There are also Mel’s three sisters: Trish (Freema Agyeman), Clare (Gabby Best, also a writer on the show), and Leila (Aimee-Ffion Edwards).
It soon turns out that Mel has arrived on the same day as Trish's baby shower. She is expecting her third child and is convinced it will be a girl – so, naturally, she has thrown an aggressively pink party, complete with a menu of pink chicken drumsticks and pink potatoes and endless fuchsia decorations.
It is, in a nutshell, a highly enjoyable skewering of the gaudiness of modern hun culture.
When Mel crashes the party, with a can of beer in her hand and a cigarette tucked behind her ear, long-standing familial tensions rise to the surface.
"Wow, being a hot mess is very 2019," Trish tells her with a smirk.
"Yeah, well being a bitch is timeless, so lucky for you," Mel slurs back.
Things threaten to become even more complicated when Mel discovers she is also unexpectedly pregnant, setting us up for what is sure to be an interesting examination of both motherhood and sisterhood set against a backdrop of contemporary working-class Britain.
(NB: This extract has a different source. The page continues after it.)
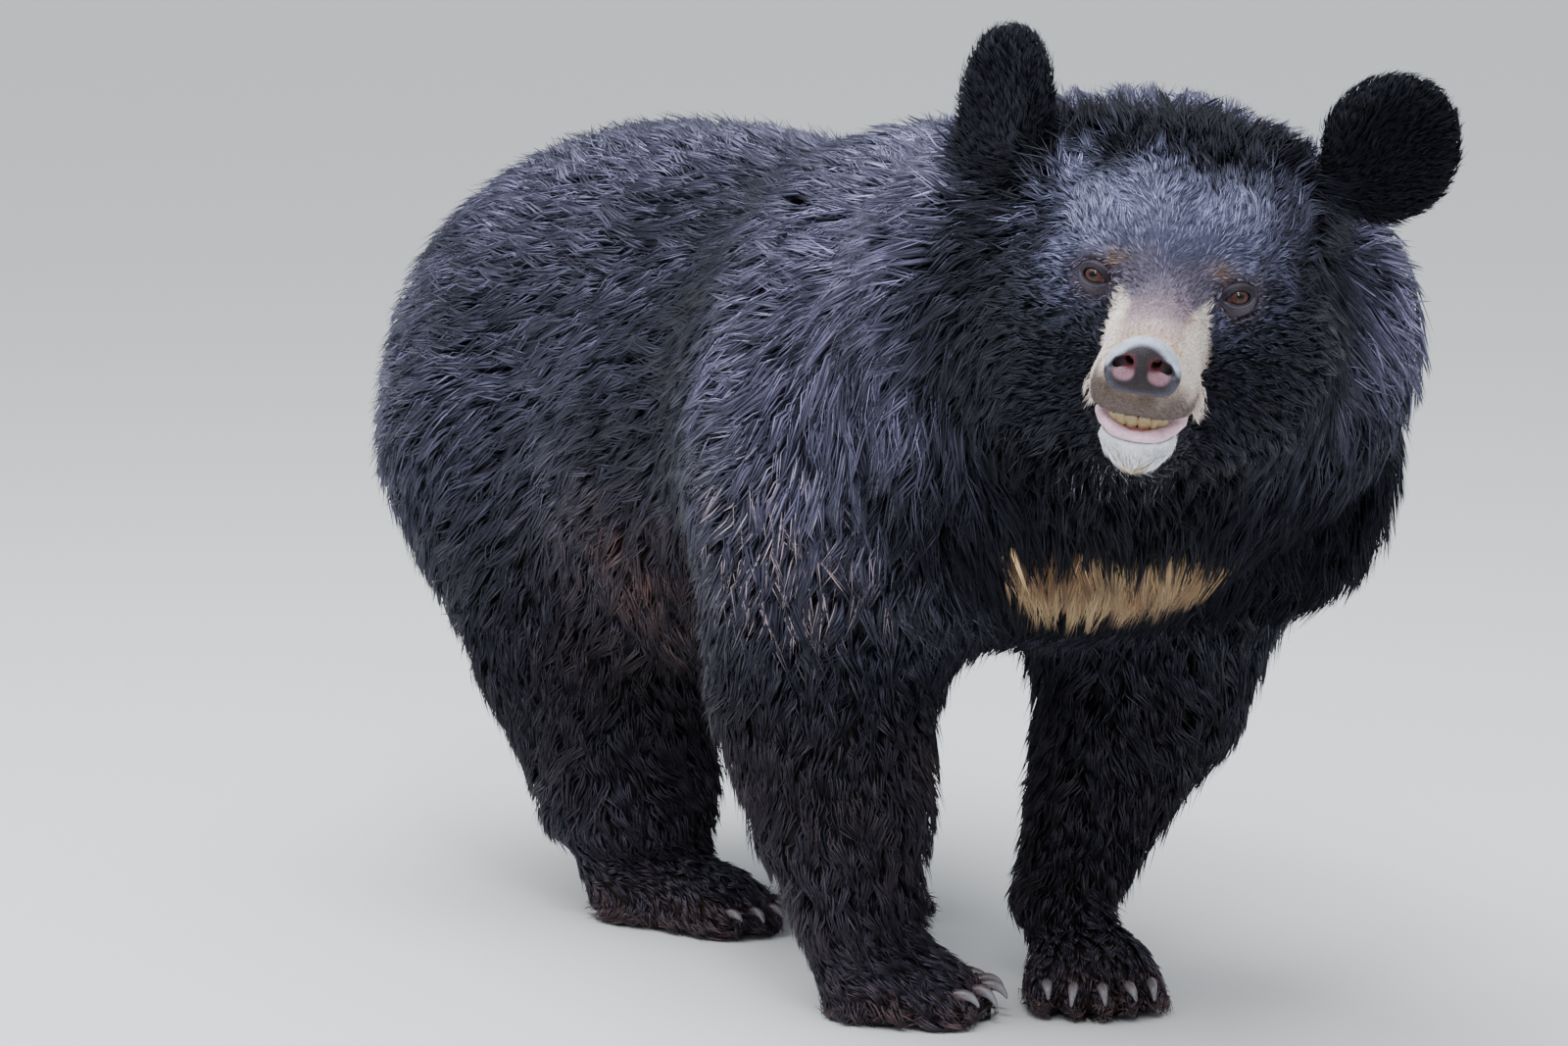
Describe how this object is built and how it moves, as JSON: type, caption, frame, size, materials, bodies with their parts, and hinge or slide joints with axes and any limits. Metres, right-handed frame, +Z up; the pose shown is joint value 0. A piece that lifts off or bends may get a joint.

In her first television role, Lily Allen is a standout, giving a nuanced, heartfelt turn as the jaded and callous Mel.
In a show filled with delightfully heightened characters and performances, Allen grounds us with her pitch-perfect sense of reality.
Ultimately, Dreamland is a candy-coloured comedy with daring emotional and intellectual depth. It's a smart, crisp show with well-observed humour and strong performances that bring caricatures to life in multi-dimensional detail.
As much as it pokes fun at the garish, slightly rundown Margate, it shows us how it is, in many ways, also something of a dreamland for those who have always called it home.
Dreamland premieres in April 2023 on Sky Comedy.